When the project first began, 202 children were receiving different types of milk products on prescription due to an allergy or intolerance and 92 of them met the criteria for a community dietitian review. The review found that 40 had either outgrown or no longer had an allergy, 43 needed a further review by a dietitian and nine needed different formulas.
The new pathway has had other benefits, not only in terms of improving access to services and providing a better patient experience for infants and their parents, it has increased the knowledge of key practitioners and developed an electronic pathway with diagnostic and prescribing guidance readily available to GPs.
Dr Peter Arkwright, Consultant Paediatric Allergist and Immunologist at Royal Manchester Children’s Hospital and Chair of the North West Paediatric Allergy Network said: “Milk allergy in infants is not only a common problem but can also make parents feel anxious. It is great to see that Bury CCG and Bury & Rochdale Care Organisation have been so successful in streamlining their service to ensure that children with allergies are treated appropriately. We look forward to this good practice being shared and taken up across other CCGs.”

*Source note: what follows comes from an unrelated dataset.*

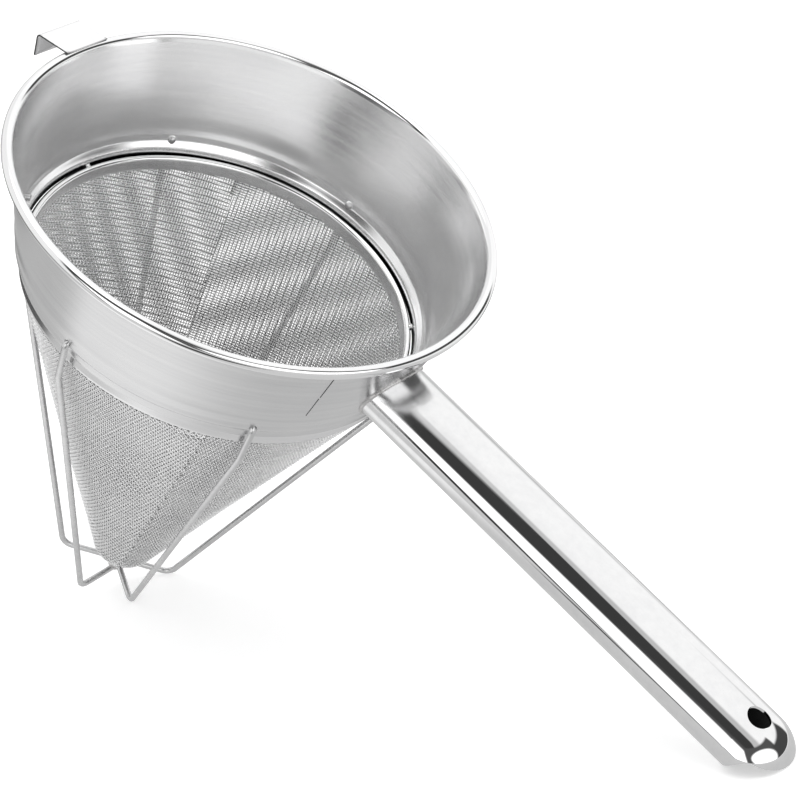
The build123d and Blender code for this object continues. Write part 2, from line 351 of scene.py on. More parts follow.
class Nodes:
    """Short calls for building a material's node tree."""

    def __init__(self, name):
        self.material = bpy.data.materials.new(name)
        self.material.use_nodes = True
        self.tree = self.material.node_tree
        self.tree.nodes.clear()
        self.out = self.tree.nodes.new("ShaderNodeOutputMaterial")
        self.shader = self.tree.nodes.new("ShaderNodeBsdfPrincipled")
        self.tree.links.new(self.shader.outputs[0], self.out.inputs["Surface"])

    def node(self, kind, **values):
        n = self.tree.nodes.new(kind)
        for key, value in values.items():
            setattr(n, key, value)
        return n

    def link(self, a, b):
        self.tree.links.new(a, b)

    def math(self, operation, *values):
        return math_node(self.tree, operation, *values)

    def own_coordinates(self):
        """Object coordinates turned into the strainer's own, in metres."""
        coordinates = self.node("ShaderNodeTexCoord")
        mapping = self.node("ShaderNodeMapping", vector_type="TEXTURE")
        mapping.inputs["Location"].default_value = tuple(RIM_CENTRE / 1000)
        mapping.inputs["Rotation"].default_value = (0, LEAN, 0)
        self.link(coordinates.outputs["Object"], mapping.inputs["Vector"])
        return mapping.outputs[0]

    def around(self):
        """(arc, radius, height) about the cone's axis, so that grain can run round it."""
        split = self.node("ShaderNodeSeparateXYZ")
        self.link(self.own_coordinates(), split.inputs[0])
        x, y, z = split.outputs
        angle = self.math("ARCTAN2", y, x)
        join = self.node("ShaderNodeCombineXYZ")
        self.link(self.math("MULTIPLY", angle, ARC_RADIUS), join.inputs[0])
        self.link(length_node(self.tree, x, y), join.inputs[1])
        self.link(z, join.inputs[2])
        return join.outputs[0]

    def scaled(self, vector, scale):
        mapping = self.node("ShaderNodeMapping")
        mapping.inputs["Scale"].default_value = scale
        self.link(vector, mapping.inputs["Vector"])
        return mapping.outputs[0]

    def noise(self, vector, scale, detail, roughness):
        n = self.node("ShaderNodeTexNoise")
        n.inputs["Scale"].default_value = scale
        n.inputs["Detail"].default_value = detail
        n.inputs["Roughness"].default_value = roughness
        self.link(vector, n.inputs["Vector"])
        return n.outputs["Fac"]

    def ramp(self, value, low, high, from_min=0.3, from_max=0.7):
        n = self.node("ShaderNodeMapRange")
        n.inputs["From Min"].default_value = from_min
        n.inputs["From Max"].default_value = from_max
        n.inputs["To Min"].default_value = low
        n.inputs["To Max"].default_value = high
        self.link(value, n.inputs["Value"])
        return n.outputs[0]

    def tint(self, value, dark, light):
        n = self.node("ShaderNodeMix", data_type="RGBA")
        n.inputs["A"].default_value = (*dark, 1)
        n.inputs["B"].default_value = (*light, 1)
        self.link(value, n.inputs["Factor"])
        return n.outputs["Result"]

    def bump(self, height, strength, distance):
        n = self.node("ShaderNodeBump")
        n.inputs["Strength"].default_value = strength
        n.inputs["Distance"].default_value = distance
        self.link(height, n.inputs["Height"])
        return n.outputs[0]

    def facing_out(self):
        """1 where a face looks away from the cone's axis, -1 where it looks in, between them on edges."""
        turn = self.node("ShaderNodeMapping", vector_type="TEXTURE")
        turn.inputs["Rotation"].default_value = (0, LEAN, 0)
        self.link(self.node("ShaderNodeNewGeometry").outputs["Normal"], turn.inputs["Vector"])
        normal = self.node("ShaderNodeSeparateXYZ")
        self.link(turn.outputs[0], normal.inputs[0])
        point = self.node("ShaderNodeSeparateXYZ")
        self.link(self.own_coordinates(), point.inputs[0])
        x, y, _ = point.outputs
        along = self.math("ADD", self.math("MULTIPLY", normal.outputs[0], x),
                          self.math("MULTIPLY", normal.outputs[1], y))
        radial = self.math("DIVIDE", along, length_node(self.tree, x, y))
        return self.math("SUBTRACT", self.math("MULTIPLY", radial, cos(CLOTH_ANGLE)),
                         self.math("MULTIPLY", normal.outputs[2], sin(CLOTH_ANGLE)))

    def place(self):
        """Distance from the axis and height up it, in metres."""
        split = self.node("ShaderNodeSeparateXYZ")
        self.link(self.around(), split.inputs[0])
        return split.outputs[1], split.outputs[2]

    def edge_wear_and_shade(self):
        """0 on flat metal, rising to 1 along convex edges: it gives the edges' wear in roughness and painted
        shade in colour.
        """
        n = self.node("ShaderNodeNewGeometry")
        return self.ramp(n.outputs["Pointiness"], 0.0, 1.0, 0.52, 0.62)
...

Angela Gilchrist, Medicines Optimisation Technician and project lead for NHS Bury CCG said: “We are delighted to have been shortlisted for the Community or Primary Care Service Redesign Award. When we first started this project, our aim was to speed up diagnosis, get infants on the correct product and reduce waiting times when an infant does need to see a community dietitian. Not only have we achieved all of this, we have also improved the experience and access to support for the parents and their children too.
“Compliance to the pathway from healthcare professionals has been positive; it has had an excellent uptake in GP practices and every member of the health visiting team is using it too. We are already building on the success of the pathway by introducing a group session for families with a dietitian. These sessions focus on dairy free weaning and another introduces the ‘milk ladder’, which supports the reintroduction of dairy products into a diet in a planned way with specialist support when an infant is around 12 months of age as most children with milk allergy will outgrow the problem. Families are also benefitting from the peer support available.
“NHS Bury CCG is trailblazing across the north west and leading the way. The North West Paediatric Allergy and Infection Network are introducing the pathway to our counterparts across the region to show what can be achieved within their own organisations. Our aspiration is to see the pathway become standard practice across the country.”
HSJ editor Alistair Mclellan added: “We would like to congratulate Bury CCG, Bury and Rochdale Care Organisation, and the North West Paediatric Allergy and Infection Network on being finalists in the category of Community or Primary Care Service Redesign ahead of this year’s 2019 HSJ awards.
“We are looking forward to welcoming them to the ceremony in November, to join us in recognising the very best achievements and innovations in the healthcare sector. The entrants this year have been of incredible calibre, and each of the finalists in this category have been chosen based on their outstanding commitment to excellence in healthcare.”
The full list of nominees for the 2019 HSJ awards (partnered by GRI) can be found here.
Winners will be selected ahead of the 2019 HSJ awards ceremony, which is due to be held at the Battersea Evolution Centre, London on November 6th.
Picture caption: (L-R) Angela Gilchrist (Medicines Optimisation Technician and project lead, NHS Bury CCG), Suzanne Dixon (Network Manager North West Allergy and Infection Network) and Jayne Fielding (Paediatric Dietician).